Now, though, there is another beginner woman at the club, Amel. Although we have just met and only practiced together a few times, we tend to stick together, greeting each other with big smiles and hugs, exchanging jokes on group forums and pictures of kids and cats through private messages. That said, Amel is fierce, quick, and detail-oriented–and she wins most of our rounds. Perhaps the magic of bonding through structured, tunneled confrontation may be gender agnostic. And perhaps I have more to learn about the notion of the “fighting spirit” that some people seem to have naturally but others could deliberately develop and learn to tunnel productively.
Lesson 3: the Art of Inclusion.
According to Google search results, a conversation about attracting and retaining women in BJJ has been ongoing in this community for a while.
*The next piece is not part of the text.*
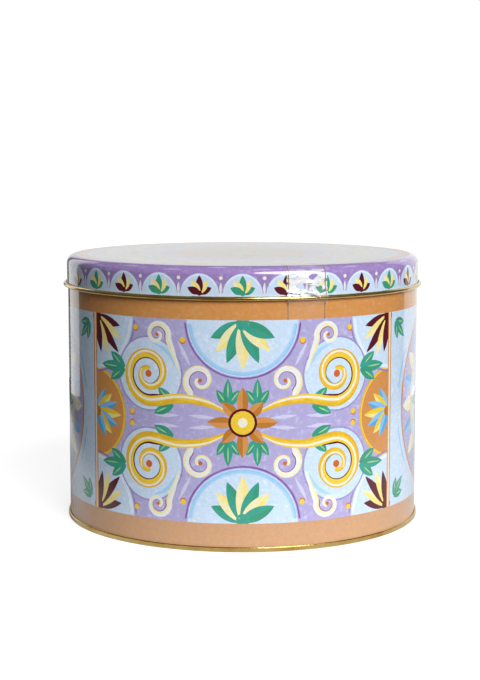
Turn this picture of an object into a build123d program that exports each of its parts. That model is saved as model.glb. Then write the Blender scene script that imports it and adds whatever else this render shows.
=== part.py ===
"""Round lithographed tin with a slip lid: body, seamed base, lid, and a clear seal strip in two halves.

Millimetres. Origin on the surface the tin stands on, on its axis. +Z is up, -Y is the front,
and the side seam of the body is at the back, on +Y.
Every piece is thin sheet, so each section is a path that a sheet follows in the (radius, height) plane.
"""
import os
from math import asin, atan2, cos, degrees, radians, sin, sqrt

from build123d import *

# Driving sizes of the tin
body_radius = 112.0
overall_height = 168.0
tinplate = 0.25

# Lid: a drawn cap whose hem is rolled outwards
lid_depth = 18.5
lid_clearance = 0.30
lid_shoulder_radius = 5.5
lid_curl_radius = 1.25
curl_turn = 300

# Body: rolled wall, mouth rolled inwards, foot hooked into the base, folded seam at the back
mouth_curl_radius = 1.2
mouth_seat_gap = 0.10
side_seam_width = 5.0
side_seam_fold = 0.45
side_seam_groove = 0.12
side_seam_groove_width = 0.4
side_seam_margin = 3.0

# Base: sunk panel with a pressed step, joined to the wall by a double seam
seam_height = 3.0
seam_gap = 0.15
seam_corner_radius = 0.4
hook_end_gap = 0.25
base_panel_height = 4.2
base_corner_radius = 1.0
base_step_inset = 24.0
base_step_rise = 0.8
base_step_angle = 35

# Clear seal strip from the lid's top down to the wall, cut at the lid's rolled hem
seal_film = 0.08
seal_stand_off = 0.02
seal_width = 25.0
seal_side_angle = 19.4
seal_on_top = 11.0
seal_on_wall = 8.0
seal_tent_height = 5.0
seal_bend_radius = 0.5
seal_cut_gap = 0.35

# What the pieces share
lid_outer_radius = body_radius + lid_clearance + tinplate
shoulder_centre_radius = lid_outer_radius - lid_shoulder_radius
shoulder_centre_height = overall_height - lid_shoulder_radius
lid_curl_centre_radius = lid_outer_radius + lid_curl_radius - tinplate
lid_curl_centre_height = overall_height - lid_depth
seal_lift = seal_stand_off + seal_film / 2
seal_wrap_radius = lid_curl_radius + seal_lift


def turned(vector, angle):
    """A (radius, height) vector turned by an angle, anticlockwise."""
    c, s = cos(radians(angle)), sin(radians(angle))
    return (vector[0] * c - vector[1] * s, vector[0] * s + vector[1] * c)


def moved(point, heading, distance):
    return (point[0] + heading[0] * distance, point[1] + heading[1] * distance)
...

There are many martial arts out there, but BJJ seems to be the one that women could benefit the most from—and the one they seem to avoid the most. Those who join often do so through a partner or a friend who is already training. Retention is another big topic, and since the first months are notoriously difficult, there are multiple tips and suggestions on how to keep those women involved until they become more experienced and more likely to stay long term.
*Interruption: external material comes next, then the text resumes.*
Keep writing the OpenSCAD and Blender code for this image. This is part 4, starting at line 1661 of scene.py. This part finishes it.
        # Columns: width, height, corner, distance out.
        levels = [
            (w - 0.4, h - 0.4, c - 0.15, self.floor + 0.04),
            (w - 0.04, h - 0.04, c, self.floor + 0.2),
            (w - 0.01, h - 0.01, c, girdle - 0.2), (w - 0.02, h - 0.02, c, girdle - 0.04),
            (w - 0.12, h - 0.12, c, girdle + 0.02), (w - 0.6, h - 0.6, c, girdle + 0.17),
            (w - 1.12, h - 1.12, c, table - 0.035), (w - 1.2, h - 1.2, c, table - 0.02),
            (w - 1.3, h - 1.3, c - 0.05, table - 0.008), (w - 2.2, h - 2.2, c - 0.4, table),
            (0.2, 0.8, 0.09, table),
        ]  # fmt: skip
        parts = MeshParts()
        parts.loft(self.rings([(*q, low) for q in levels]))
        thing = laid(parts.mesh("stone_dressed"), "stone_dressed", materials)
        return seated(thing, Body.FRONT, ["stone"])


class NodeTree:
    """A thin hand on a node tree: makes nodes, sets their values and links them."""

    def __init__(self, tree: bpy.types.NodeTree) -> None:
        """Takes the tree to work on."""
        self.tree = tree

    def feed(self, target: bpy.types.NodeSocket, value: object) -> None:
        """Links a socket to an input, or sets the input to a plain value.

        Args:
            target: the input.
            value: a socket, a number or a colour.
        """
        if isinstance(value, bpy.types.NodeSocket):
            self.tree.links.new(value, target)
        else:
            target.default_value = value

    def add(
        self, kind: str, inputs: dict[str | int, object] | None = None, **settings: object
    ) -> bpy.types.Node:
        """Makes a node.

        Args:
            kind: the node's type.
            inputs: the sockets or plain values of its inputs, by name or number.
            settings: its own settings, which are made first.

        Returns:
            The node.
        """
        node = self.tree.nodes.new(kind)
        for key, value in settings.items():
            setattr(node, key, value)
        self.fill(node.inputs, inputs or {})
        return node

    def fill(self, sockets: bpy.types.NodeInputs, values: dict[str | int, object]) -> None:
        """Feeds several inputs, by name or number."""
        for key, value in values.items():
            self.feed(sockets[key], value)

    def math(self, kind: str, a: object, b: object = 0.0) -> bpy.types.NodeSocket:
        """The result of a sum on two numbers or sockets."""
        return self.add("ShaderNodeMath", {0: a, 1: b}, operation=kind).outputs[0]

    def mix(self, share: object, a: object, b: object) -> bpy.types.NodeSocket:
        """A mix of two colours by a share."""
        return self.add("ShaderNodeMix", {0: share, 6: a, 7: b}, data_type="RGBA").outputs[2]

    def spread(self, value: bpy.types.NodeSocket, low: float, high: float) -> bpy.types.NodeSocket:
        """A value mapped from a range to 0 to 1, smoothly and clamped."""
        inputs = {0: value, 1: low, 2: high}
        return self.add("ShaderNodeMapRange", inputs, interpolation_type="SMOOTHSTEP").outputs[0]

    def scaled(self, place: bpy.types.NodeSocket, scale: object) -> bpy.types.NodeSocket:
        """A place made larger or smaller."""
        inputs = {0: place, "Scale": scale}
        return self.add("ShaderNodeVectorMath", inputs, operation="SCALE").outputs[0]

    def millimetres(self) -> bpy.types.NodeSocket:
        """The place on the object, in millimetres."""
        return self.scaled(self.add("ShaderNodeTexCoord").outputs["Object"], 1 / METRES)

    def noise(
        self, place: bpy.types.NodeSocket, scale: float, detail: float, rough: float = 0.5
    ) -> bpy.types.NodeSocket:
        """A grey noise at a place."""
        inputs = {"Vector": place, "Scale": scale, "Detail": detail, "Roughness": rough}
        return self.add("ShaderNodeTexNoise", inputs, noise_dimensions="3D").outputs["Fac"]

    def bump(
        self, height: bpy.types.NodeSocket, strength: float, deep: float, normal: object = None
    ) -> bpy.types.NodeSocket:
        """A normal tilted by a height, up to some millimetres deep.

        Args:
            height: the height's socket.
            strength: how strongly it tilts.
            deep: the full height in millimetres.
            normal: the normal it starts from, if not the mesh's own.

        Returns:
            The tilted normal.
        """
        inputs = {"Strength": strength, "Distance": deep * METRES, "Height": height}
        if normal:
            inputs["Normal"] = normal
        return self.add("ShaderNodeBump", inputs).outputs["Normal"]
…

From my perspective, giving BJJ a try was a radical step, completely out of character, and a deliberate effort to push myself out of my comfort zone (as I was dealing with a tough personal situation). Max was amazing in coaching me through the first steps and subtly encouraging every next one to ensure that I don’t turn around and run away. I was somewhat bracing for the fitting-in phase with the rest of the group, but black belt instructors Vincent and Sam made me feel included and a part of the team, and gracefully role-modeled those inclusive behaviors we hear so much about, but unfortunately do not always see in practice.
Last but not least, I was deeply touched on numerous occasions when the guys paused, switched to English, explained, demonstrated, made suggestions and genuinely cheered to celebrate my first little victories. If only women starting in tech could experience even a fraction of such support and encouragement! That alone would revolutionize the industry and create positive changes in the technologies we design, the products we release, and the ways we impact how people live and work. We do aspire toward initiatives, such as WiBD, that help us move in that direction, and we are partnering with male executives to walk this walk together. As a first step, Rob Davis from Tableaux Software is going to deliver a keynote on creating the culture of diversity and the important role managers play in achieving this. (Registration details will be published soon, stay tuned.)
In conclusion, I would like to share a text Max sent me on the New Year’s Eve, as an encouragement to the WiBD community. That message said “Go and do crazy things this year.” Cheers to 2017. We still have one fourth of it left, and who knows what can happen if we all go and do something crazy.